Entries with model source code
..........
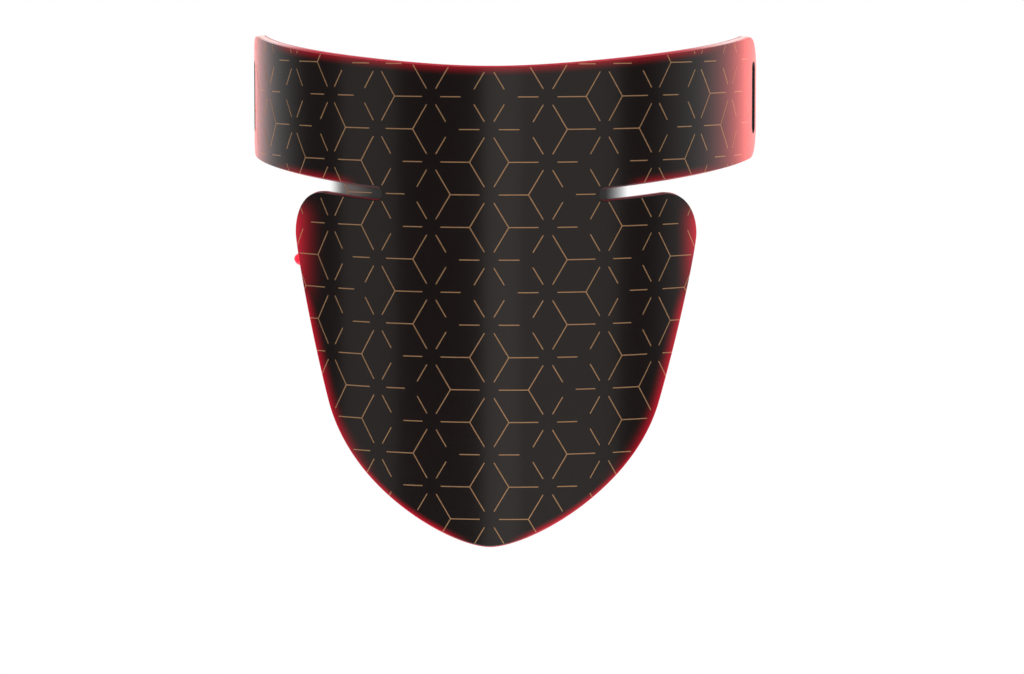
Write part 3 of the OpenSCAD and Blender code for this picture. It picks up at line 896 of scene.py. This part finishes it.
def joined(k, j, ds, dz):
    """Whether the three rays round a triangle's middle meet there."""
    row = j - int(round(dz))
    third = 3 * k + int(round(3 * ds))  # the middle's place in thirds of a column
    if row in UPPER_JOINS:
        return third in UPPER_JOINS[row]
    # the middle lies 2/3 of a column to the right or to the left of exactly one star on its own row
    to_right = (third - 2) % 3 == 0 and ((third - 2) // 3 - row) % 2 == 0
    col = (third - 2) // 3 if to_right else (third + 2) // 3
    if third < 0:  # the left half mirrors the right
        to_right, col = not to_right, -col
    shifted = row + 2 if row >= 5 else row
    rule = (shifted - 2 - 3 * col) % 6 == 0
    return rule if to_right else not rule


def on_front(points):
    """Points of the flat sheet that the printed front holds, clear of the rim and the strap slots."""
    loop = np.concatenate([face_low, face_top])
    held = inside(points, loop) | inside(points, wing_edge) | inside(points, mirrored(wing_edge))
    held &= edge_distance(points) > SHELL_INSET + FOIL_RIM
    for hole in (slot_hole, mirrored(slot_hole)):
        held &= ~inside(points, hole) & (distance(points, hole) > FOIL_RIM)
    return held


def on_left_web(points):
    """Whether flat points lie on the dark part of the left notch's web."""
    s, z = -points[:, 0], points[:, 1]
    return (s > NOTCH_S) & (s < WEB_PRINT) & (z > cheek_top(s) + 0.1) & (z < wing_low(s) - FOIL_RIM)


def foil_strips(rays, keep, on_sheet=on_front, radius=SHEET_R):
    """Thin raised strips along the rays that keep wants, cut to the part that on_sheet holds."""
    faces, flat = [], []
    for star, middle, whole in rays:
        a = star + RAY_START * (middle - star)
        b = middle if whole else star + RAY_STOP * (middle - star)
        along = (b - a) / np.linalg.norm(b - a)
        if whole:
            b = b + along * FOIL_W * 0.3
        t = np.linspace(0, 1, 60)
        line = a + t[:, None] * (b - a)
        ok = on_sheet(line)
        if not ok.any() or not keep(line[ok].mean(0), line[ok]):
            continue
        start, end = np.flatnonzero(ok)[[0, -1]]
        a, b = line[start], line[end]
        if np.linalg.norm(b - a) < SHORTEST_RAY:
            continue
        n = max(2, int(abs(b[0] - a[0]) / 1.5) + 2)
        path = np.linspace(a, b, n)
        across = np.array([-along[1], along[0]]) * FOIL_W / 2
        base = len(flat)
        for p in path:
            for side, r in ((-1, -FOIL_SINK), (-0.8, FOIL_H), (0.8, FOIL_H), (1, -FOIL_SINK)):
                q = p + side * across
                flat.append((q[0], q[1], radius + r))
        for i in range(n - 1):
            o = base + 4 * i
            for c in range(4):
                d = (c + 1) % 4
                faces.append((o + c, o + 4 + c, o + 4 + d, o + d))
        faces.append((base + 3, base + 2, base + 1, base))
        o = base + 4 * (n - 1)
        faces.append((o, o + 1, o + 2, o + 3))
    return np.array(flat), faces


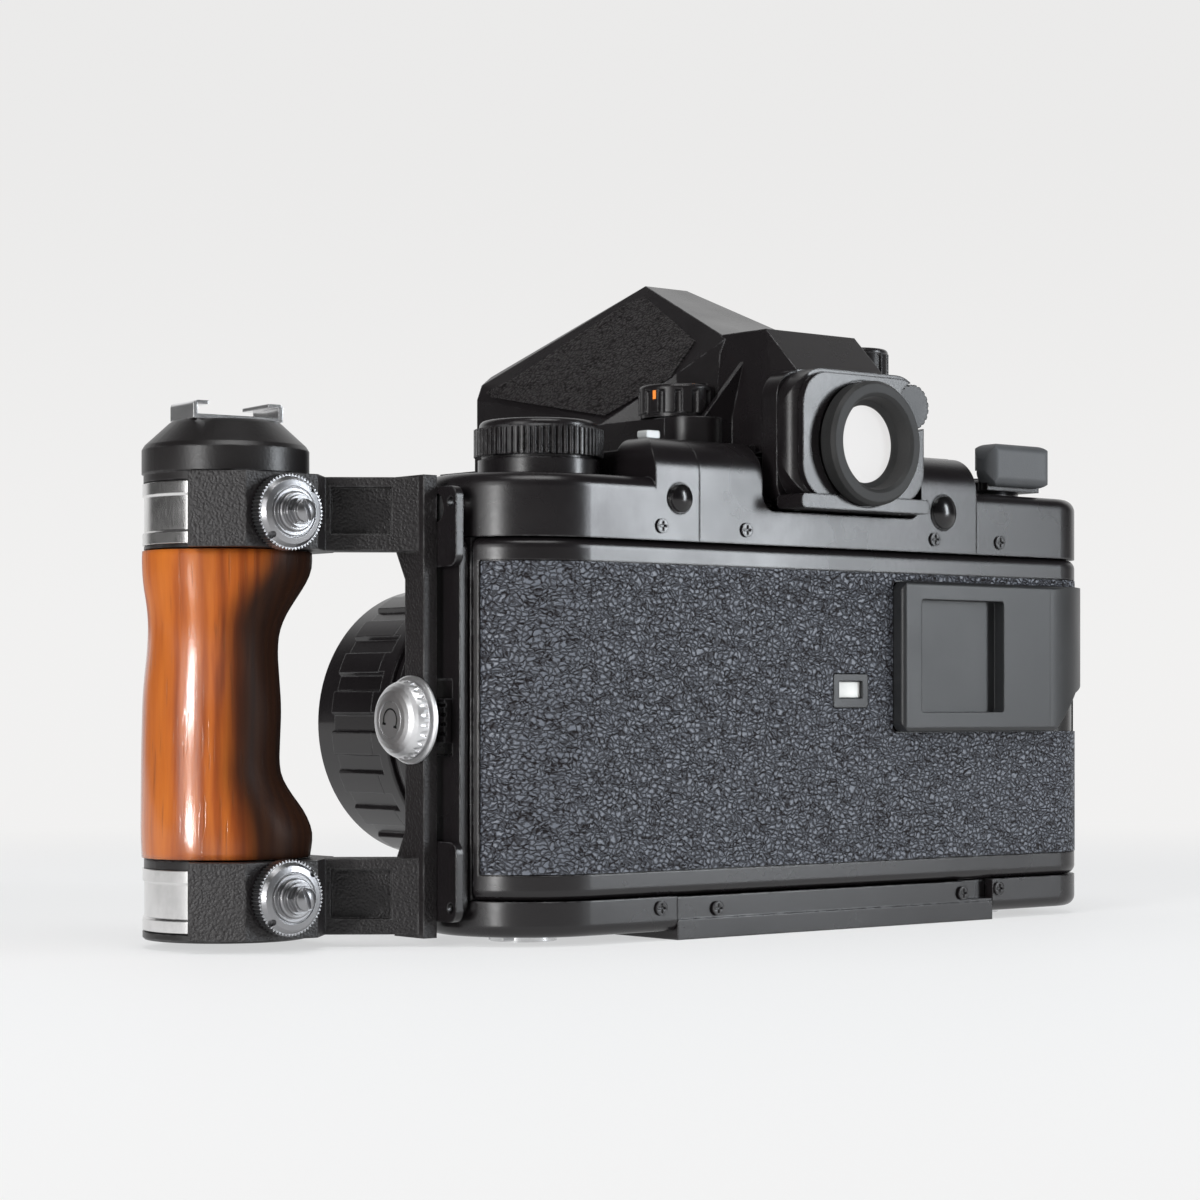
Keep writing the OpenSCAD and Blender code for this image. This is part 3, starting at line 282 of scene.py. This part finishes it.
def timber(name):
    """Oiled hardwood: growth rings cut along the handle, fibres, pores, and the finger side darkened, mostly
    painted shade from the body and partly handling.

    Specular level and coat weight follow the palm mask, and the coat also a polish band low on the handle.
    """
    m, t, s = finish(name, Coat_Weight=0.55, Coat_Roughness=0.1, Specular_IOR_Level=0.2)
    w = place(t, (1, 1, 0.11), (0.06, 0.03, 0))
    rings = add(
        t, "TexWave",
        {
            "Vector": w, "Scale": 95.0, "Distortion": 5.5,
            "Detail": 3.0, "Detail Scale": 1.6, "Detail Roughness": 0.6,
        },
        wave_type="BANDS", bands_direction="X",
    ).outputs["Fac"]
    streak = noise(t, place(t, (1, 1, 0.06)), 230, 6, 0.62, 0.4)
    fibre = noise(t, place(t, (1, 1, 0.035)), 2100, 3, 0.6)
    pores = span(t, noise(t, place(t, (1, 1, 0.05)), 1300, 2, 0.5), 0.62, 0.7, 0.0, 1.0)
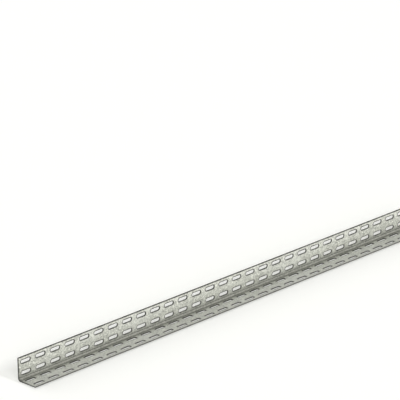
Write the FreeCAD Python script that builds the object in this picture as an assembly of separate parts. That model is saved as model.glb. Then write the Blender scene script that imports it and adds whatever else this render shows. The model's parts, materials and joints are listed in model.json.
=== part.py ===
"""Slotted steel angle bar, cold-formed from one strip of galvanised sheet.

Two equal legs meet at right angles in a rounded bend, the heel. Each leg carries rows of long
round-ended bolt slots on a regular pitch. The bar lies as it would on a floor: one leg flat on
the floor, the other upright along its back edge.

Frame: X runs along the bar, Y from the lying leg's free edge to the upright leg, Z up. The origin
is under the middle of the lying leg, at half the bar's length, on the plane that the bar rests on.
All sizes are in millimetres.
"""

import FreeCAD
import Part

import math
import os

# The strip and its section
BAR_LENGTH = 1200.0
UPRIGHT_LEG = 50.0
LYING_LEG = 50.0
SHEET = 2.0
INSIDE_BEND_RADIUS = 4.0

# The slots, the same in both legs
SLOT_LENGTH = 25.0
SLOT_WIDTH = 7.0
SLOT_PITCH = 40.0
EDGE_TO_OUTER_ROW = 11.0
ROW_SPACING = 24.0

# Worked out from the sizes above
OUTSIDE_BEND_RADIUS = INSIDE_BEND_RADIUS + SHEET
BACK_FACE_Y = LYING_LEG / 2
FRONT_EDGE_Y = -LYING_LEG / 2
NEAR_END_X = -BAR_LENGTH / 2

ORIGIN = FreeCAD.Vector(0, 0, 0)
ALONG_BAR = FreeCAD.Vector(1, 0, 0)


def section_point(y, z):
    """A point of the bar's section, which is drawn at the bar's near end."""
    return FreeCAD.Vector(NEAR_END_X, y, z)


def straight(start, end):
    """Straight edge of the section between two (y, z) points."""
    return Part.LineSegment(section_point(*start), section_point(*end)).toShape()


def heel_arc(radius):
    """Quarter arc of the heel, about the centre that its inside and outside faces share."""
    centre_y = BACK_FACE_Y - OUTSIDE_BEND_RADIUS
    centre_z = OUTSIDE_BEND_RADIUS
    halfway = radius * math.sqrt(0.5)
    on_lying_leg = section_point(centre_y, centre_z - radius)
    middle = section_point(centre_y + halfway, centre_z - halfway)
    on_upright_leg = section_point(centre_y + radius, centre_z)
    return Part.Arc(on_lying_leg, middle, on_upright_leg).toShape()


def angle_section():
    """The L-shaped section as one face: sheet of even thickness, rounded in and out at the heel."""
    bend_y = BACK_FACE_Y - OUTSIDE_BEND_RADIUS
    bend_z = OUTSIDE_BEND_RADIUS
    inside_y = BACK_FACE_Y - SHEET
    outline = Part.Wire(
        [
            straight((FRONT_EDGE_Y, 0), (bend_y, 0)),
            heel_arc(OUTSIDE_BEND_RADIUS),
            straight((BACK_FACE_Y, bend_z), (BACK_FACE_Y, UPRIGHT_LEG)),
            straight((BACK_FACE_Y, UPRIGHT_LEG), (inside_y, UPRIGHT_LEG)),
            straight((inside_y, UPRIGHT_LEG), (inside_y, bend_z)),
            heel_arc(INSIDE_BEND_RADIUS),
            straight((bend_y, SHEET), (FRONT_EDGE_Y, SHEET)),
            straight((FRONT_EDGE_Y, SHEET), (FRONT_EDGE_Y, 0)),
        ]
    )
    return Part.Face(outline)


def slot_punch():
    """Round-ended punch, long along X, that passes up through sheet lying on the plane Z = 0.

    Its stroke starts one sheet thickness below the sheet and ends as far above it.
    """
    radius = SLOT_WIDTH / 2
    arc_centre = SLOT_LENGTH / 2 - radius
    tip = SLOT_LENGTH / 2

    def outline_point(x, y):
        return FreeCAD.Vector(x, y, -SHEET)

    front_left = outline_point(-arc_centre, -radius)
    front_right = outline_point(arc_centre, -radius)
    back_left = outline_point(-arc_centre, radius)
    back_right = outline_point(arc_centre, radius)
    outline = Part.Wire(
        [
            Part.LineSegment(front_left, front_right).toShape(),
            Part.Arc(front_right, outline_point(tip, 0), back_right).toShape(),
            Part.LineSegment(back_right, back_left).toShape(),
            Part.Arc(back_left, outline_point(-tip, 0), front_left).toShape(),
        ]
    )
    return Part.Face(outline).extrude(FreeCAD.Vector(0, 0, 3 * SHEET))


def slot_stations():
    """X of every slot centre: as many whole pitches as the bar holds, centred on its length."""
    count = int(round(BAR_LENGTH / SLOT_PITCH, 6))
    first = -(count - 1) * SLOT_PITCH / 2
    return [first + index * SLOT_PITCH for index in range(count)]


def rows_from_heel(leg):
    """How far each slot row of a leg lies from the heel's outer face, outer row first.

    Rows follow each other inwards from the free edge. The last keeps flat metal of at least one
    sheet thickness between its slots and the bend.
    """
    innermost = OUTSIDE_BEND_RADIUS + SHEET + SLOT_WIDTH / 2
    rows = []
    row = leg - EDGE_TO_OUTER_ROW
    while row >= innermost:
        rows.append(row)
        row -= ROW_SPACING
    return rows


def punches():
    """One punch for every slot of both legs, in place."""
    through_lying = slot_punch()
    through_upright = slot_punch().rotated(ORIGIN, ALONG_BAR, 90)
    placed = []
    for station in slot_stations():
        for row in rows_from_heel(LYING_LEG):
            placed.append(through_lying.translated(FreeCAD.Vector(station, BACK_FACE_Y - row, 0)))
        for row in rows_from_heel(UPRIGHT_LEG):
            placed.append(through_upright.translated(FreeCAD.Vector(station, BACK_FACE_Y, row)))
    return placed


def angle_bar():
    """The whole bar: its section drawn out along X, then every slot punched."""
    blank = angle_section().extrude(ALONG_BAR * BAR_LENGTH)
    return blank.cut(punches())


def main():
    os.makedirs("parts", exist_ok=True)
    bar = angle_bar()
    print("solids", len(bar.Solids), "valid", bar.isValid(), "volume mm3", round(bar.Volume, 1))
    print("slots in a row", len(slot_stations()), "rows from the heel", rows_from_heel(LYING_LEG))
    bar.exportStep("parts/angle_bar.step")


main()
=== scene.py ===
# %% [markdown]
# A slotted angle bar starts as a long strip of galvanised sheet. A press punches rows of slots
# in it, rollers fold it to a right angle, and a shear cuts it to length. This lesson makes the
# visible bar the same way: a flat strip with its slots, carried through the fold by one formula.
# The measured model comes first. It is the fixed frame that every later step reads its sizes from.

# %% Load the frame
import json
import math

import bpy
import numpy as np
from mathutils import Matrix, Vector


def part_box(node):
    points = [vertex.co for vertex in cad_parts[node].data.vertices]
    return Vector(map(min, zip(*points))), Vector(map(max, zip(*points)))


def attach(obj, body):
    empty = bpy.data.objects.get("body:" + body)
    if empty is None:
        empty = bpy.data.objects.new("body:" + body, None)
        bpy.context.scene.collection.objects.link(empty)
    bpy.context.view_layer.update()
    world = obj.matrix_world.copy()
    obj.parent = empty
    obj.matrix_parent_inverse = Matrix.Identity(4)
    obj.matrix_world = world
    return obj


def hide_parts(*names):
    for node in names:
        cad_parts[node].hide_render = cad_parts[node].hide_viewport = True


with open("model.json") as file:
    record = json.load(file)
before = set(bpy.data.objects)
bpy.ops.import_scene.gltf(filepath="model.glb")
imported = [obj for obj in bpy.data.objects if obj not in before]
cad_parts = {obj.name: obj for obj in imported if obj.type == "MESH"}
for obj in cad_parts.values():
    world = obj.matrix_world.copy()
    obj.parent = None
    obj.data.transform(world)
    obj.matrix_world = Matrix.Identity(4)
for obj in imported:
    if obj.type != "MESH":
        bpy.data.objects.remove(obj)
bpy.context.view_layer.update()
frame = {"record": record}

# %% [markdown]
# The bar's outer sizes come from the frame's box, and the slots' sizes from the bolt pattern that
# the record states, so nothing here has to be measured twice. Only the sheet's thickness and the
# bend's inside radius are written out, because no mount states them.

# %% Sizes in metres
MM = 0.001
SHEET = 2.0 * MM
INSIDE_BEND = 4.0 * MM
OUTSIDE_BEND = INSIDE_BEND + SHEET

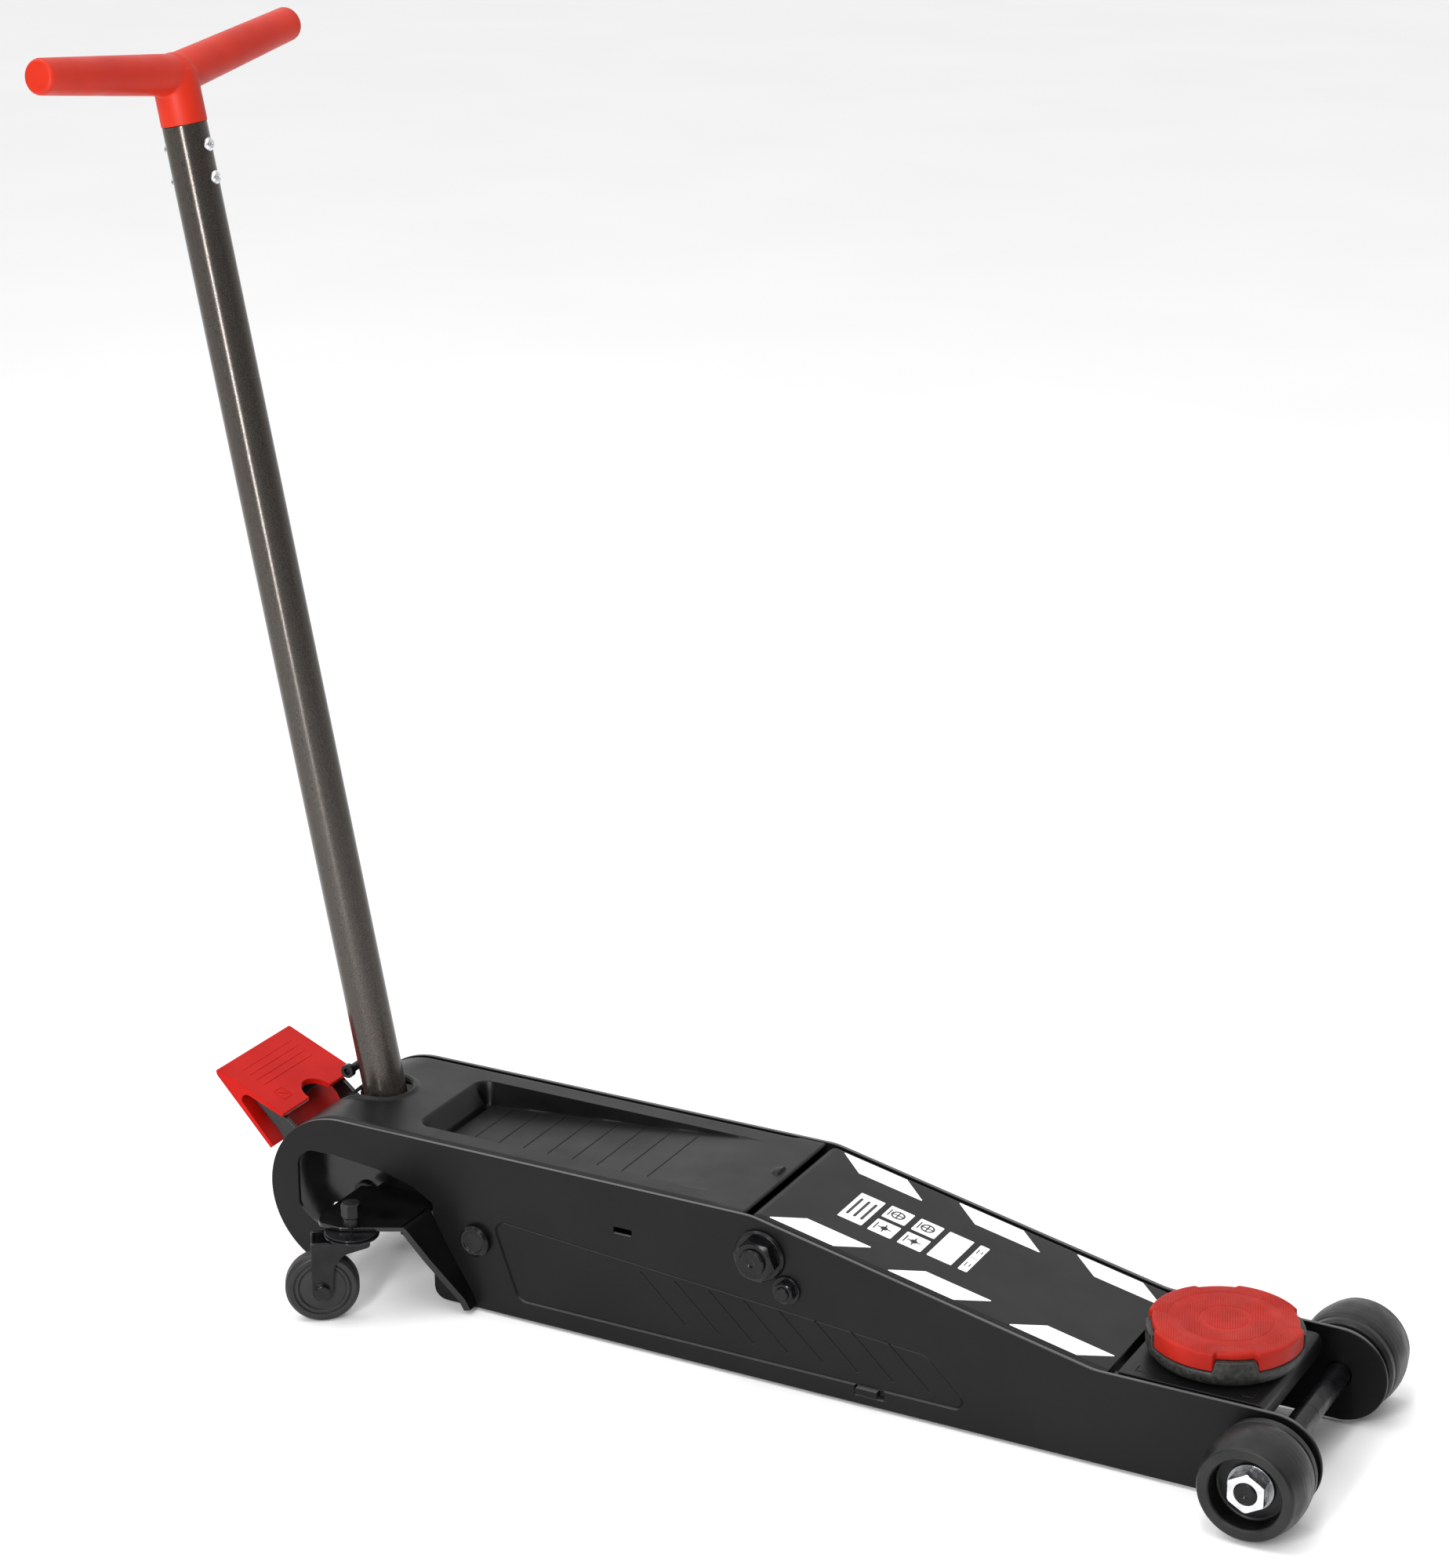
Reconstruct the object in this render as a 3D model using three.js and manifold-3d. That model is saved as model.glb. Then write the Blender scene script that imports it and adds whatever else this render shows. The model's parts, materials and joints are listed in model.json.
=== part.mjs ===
..........
§ PROBLEM TO WORK ON:
Only the lines from the one that contains "Reconstruct the object" to the end of the data should be output, exactly as they appear.

§ WRITTEN ANSWER:
Reconstruct the object in this render as a 3D model using three.js and manifold-3d. That model is saved as model.glb. Then write the Blender scene script that imports it and adds whatever else this render shows. The model's parts, materials and joints are listed in model.json.
=== part.mjs ===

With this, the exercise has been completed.